What Cybersecurity Controls Should Regulated SMBs Implement First?
For regulated small and midsize businesses, the first mistake is usually treating cybersecurity as a tool-buying exercise. The stronger approach is to start with a defensible control baseline that reduces common risk, supports audits, and maps cleanly to your actual obligations. NIST’s Cybersecurity Framework 2.0 is useful here because it is designed for organizations of different sizes, is explicitly not one-size-fits-all, and starts by telling businesses to document legal, regulatory, and contractual requirements before they choose safeguards.
That matters because “regulated SMB” is not a single category. A healthcare practice may need to satisfy the HIPAA Security Rule. A finance-related business under FTC jurisdiction may need to comply with the Safeguards Rule. A merchant that stores, processes, or transmits payment account data falls into PCI DSS scope. The overlap is substantial: access control, authentication, encryption, logging, monitoring, incident response, and service-provider oversight appear again and again.
So what should come first? In practice, regulated SMBs should implement controls in an order that creates visibility, reduces credential abuse, shrinks attack surface, preserves recoverability, and makes response possible. The sequence below follows that logic and aligns with NIST CSF 2.0, CISA’s Cross-Sector Cybersecurity Performance Goals, FTC guidance, HHS guidance for HIPAA-regulated entities, and PCI’s baseline model for protecting payment data.
1. Start with governance, scope, and named ownership
Before deploying more controls, define who owns cybersecurity, what systems are in scope, and which rules actually apply. NIST’s small-business quick-start guide begins with governance and explicitly tells organizations to identify legal, regulatory, and contractual requirements. FTC-covered institutions must designate a Qualified Individual and maintain a written information security program and written risk assessment. That is the right model even outside FTC scope: assign ownership first, then build controls around a documented risk picture.
This first step sounds administrative, but it is operationally critical. Without an owner, patching has no escalation path, access reviews do not happen, vendors are never reassessed, and incident decisions stall when time matters most. For regulated SMBs, governance is not bureaucracy; it is the mechanism that turns scattered security activities into a repeatable control system.

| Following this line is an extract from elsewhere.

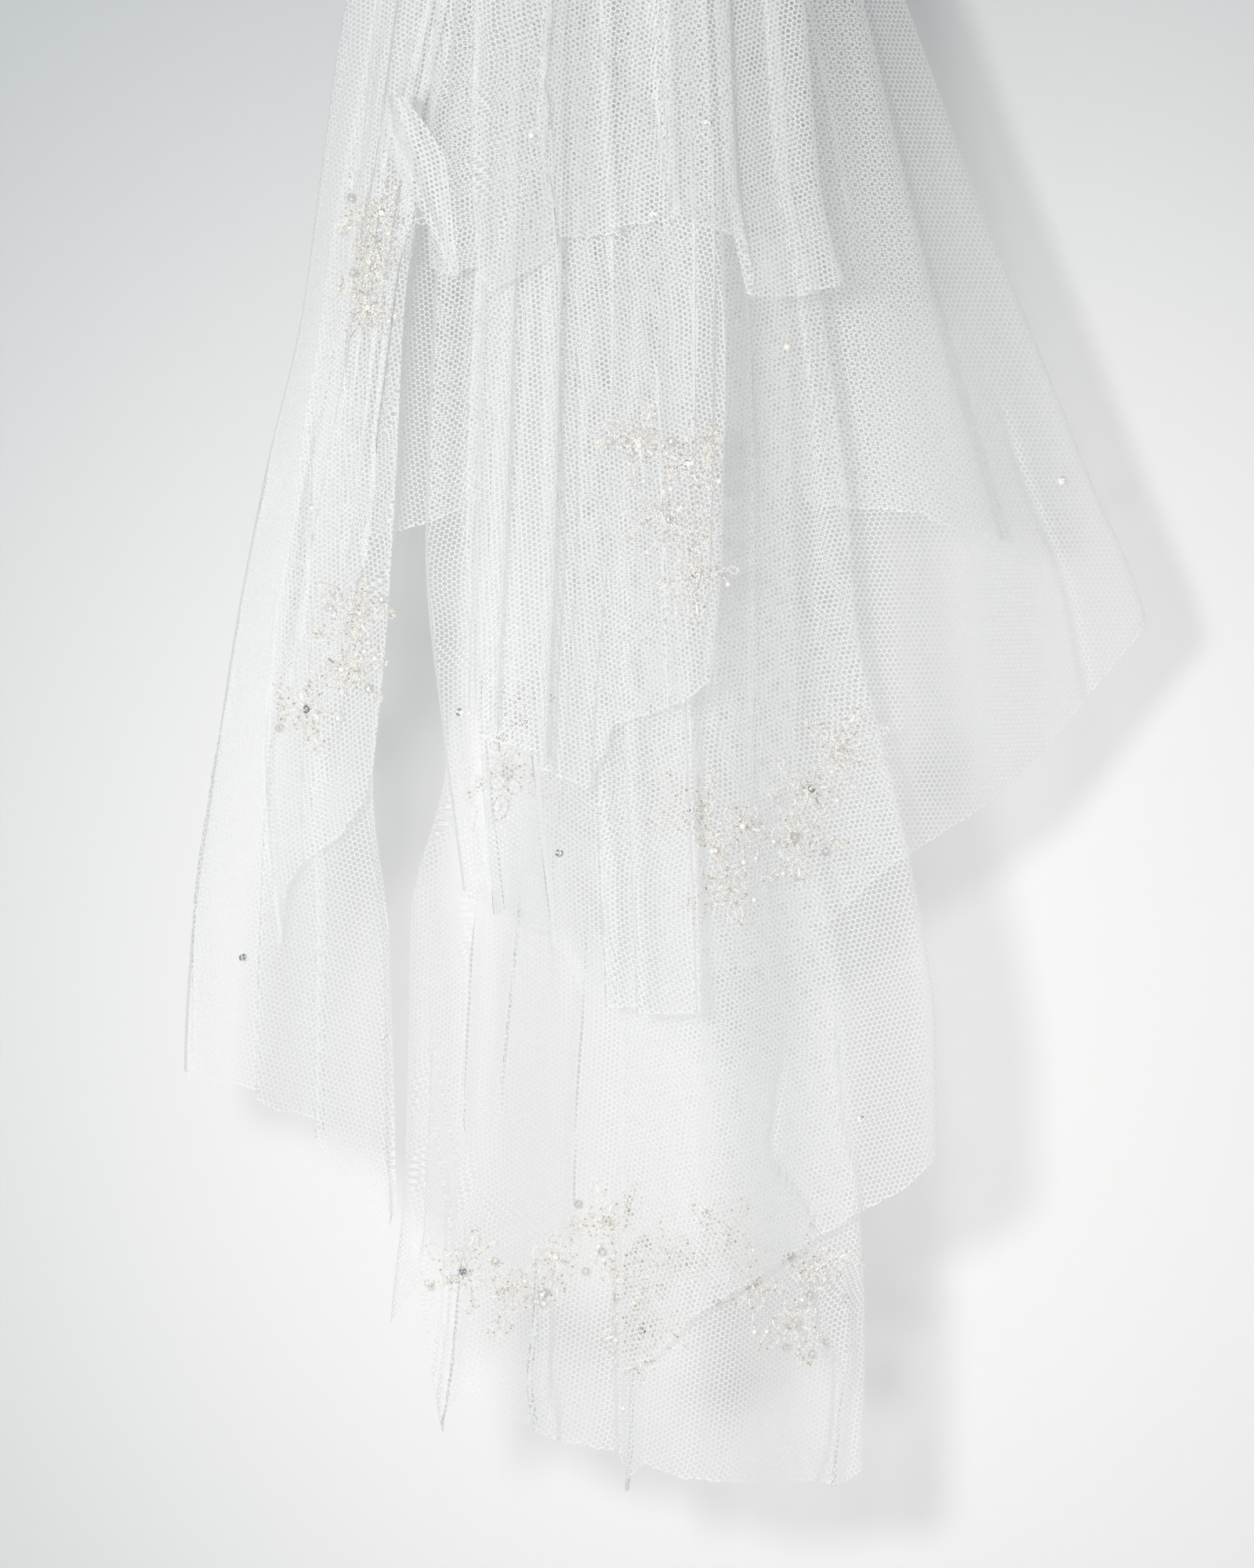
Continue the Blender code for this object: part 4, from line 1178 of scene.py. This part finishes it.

2. Build an accurate asset and data inventory
You cannot protect what you have not identified. NIST tells SMBs to create and maintain an inventory of hardware, software, systems, and services, and to classify business data. CISA’s CPGs likewise treat asset inventory as a foundational outcome because it improves visibility into known, unknown, shadow, and unmanaged assets. FTC guidance says the same in plain terms: know what you have, where it is, and keep an accurate list of systems, devices, platforms, and personnel.
For regulated SMBs, this inventory should go beyond endpoints. It should identify business applications, cloud tenants, admin consoles, remote access systems, firewalls, switches, wireless infrastructure, backup platforms, third-party SaaS tools, and repositories containing regulated data. It should also label which systems hold ePHI, customer financial data, or payment information. Once that is done, you can finally decide where MFA is mandatory, what must be logged, what must be encrypted, and what has recovery priority.

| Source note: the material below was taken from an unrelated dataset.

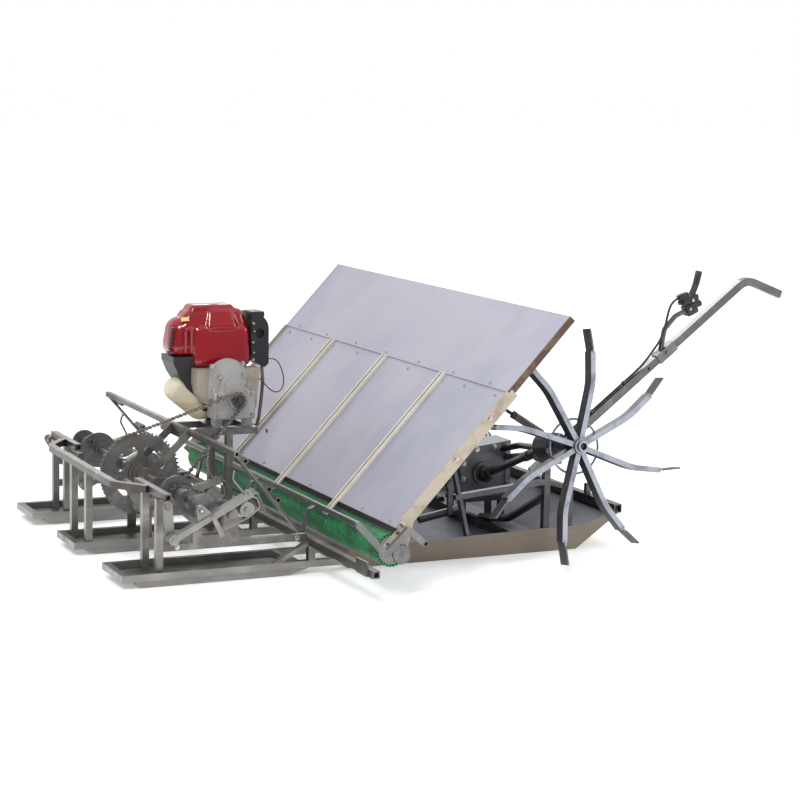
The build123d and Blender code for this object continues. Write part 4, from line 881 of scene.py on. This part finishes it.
@dataclass
class RollerChain:
    """Linked chain that stands for a node's plain bands."""

    node: str
    first: Vector
    second: Vector
    first_teeth: int
    second_teeth: int
    pitch: float = 9.525 * MM
    plate_height: float = 7.0 * MM
    half_plates: float = 2.7 * MM
    plate: float = 1.3 * MM

    def link(self, lift: float) -> Piece:
        """One link: two waisted plates, a roller and its rivet heads.

        Args:
            lift: how far the plates stand out beyond the inner ones.
        Returns:
            The link along X at the origin.
        """
        high, thick, half = self.plate_height, self.plate, self.pitch / 2
        pieces = []
        for side in (-1, 1):
            middle = side * (self.half_plates + thick / 2 + lift)
            waist = primitive(Start.BLOCK, (0, middle, 0), (self.pitch, thick, high * 0.55))
            pieces.append(shape(waist, lambda _centre, normal: abs(normal.z) > SQUARE_ON, inset(0.3)))
            for end in (-half, half):
                pieces.append(primitive(Start.ROUND, (end, middle, 0), (high, thick, high), 10))
                pieces.append(disc((end, side * (self.half_plates + thick * 2), 0), 1.4, 1.6, 8))
        for end in (-half, half):
            pieces.append(primitive(Start.ROUND, (end, 0, 0), (5 * MM, 2 * self.half_plates, 5 * MM), 10))
        return tidy(merge("link", pieces))

    def route(self) -> list[Matrix]:
        """Place of each link along the chain's closed path."""
        radius_one, radius_two = (
            self.pitch / (2 * math.sin(math.pi / teeth)) for teeth in (self.first_teeth, self.second_teeth)
        )
        gap = self.second - self.first
        heading = math.atan2(gap.z, gap.x)
        lean = math.acos((radius_one - radius_two) / gap.length)
        strand = gap.length * math.sin(lean)
        # columns: sprocket's middle and radius, starting angle, length, whether it wraps
        runs = (
            (self.first, radius_one, heading + lean, (2 * math.pi - 2 * lean) * radius_one, True),
            (self.first, radius_one, heading - lean, strand, False),
            (self.second, radius_two, heading - lean, 2 * lean * radius_two, True),
            (self.second, radius_two, heading + lean, strand, False),
        )
        total = sum(run[3] for run in runs)
        count = 2 * round(total / self.pitch / 2)
        places = []
        for number in range(count):
            along = number * total / count
            for middle, radius, angle, length, wraps in runs:
                if along < length:
                    break
                along -= length
            if wraps:
                angle += along / radius
            tangent = angle + math.pi / 2
            spot = middle + Vector((math.cos(angle), 0, math.sin(angle))) * radius
            if not wraps:
                spot += Vector((math.cos(tangent), 0, math.sin(tangent))) * along
            places.append(Matrix.Translation(spot) @ Matrix.Rotation(-tangent, 4, "Y"))
        return places

    def build(self, material: Material) -> Piece:
        """Makes the chain and lets it stand for its node."""
        places = self.route()
        inner = scatter("inner_links", self.link(0), places[0::2])
        outer = scatter("outer_links", self.link(self.plate), places[1::2])
        chain = dress(merge(f"{self.node}_links", [inner, outer]), material, "frame")
        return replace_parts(chain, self.node)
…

3. Enforce MFA early, especially on privileged, email, remote-access, and data-facing accounts
If only one technical control gets accelerated, make it MFA. NIST’s SMB guide calls enabling MFA one of the fastest and cheapest ways to protect data and tells organizations to start with the accounts that can access the most sensitive information. FTC’s Safeguards Rule goes further for covered financial institutions and requires MFA for anyone accessing customer information, absent a documented equivalent secure-access exception. CISA’s CPGs emphasize phishing-resistant MFA as a priority control.
The priority order should be straightforward: privileged/admin accounts first, email second, VPN and remote admin third, cloud identity platforms next, and then all user accounts that can reach sensitive systems. For HIPAA-regulated environments, this also aligns with the broader requirement to verify that a person or entity seeking access is who they claim to be. For PCI-scoped environments, strong authentication is part of the baseline discipline around account security and access to cardholder data environments.
4. Restrict access and clean up privileges
After MFA, reduce who can reach what. NIST tells SMBs to restrict sensitive information access only to employees who need it and to remove access when it is no longer needed. HIPAA technical safeguards describe access control as limiting access to persons or software programs granted access rights, and the HHS guidance stresses minimum-necessary access based on role. FTC guidance likewise requires access controls and periodic review of who still has a legitimate business need for customer information.
This is where many regulated SMBs get immediate risk reduction without buying anything new. Remove stale admin rights. Separate standard and administrative accounts. Disable dormant accounts. Review shared mailboxes, SaaS super-admins, firewall admins, backup admins, and vendor accounts. If a ransomware actor steals one user credential, least privilege can determine whether that becomes a workstation incident or a domain-wide event. NIST’s ransomware profile specifically highlights credential management, authentication, and least privilege as important outcomes.
5. Patch aggressively and eliminate unsupported systems
Once identity and access are under better control, reduce exploitable surface. NIST’s SMB guide tells organizations to prioritize regularly updating and patching software and operating systems and to enable automatic updates where possible. CISA maintains the Known Exploited Vulnerabilities Catalog as the authoritative list of vulnerabilities known to be exploited in the wild, and it explicitly recommends organizations use it as an input to vulnerability management. CISA also warns that unsupported hardware and software pose significant security risk because new and existing vulnerabilities remain unaddressed.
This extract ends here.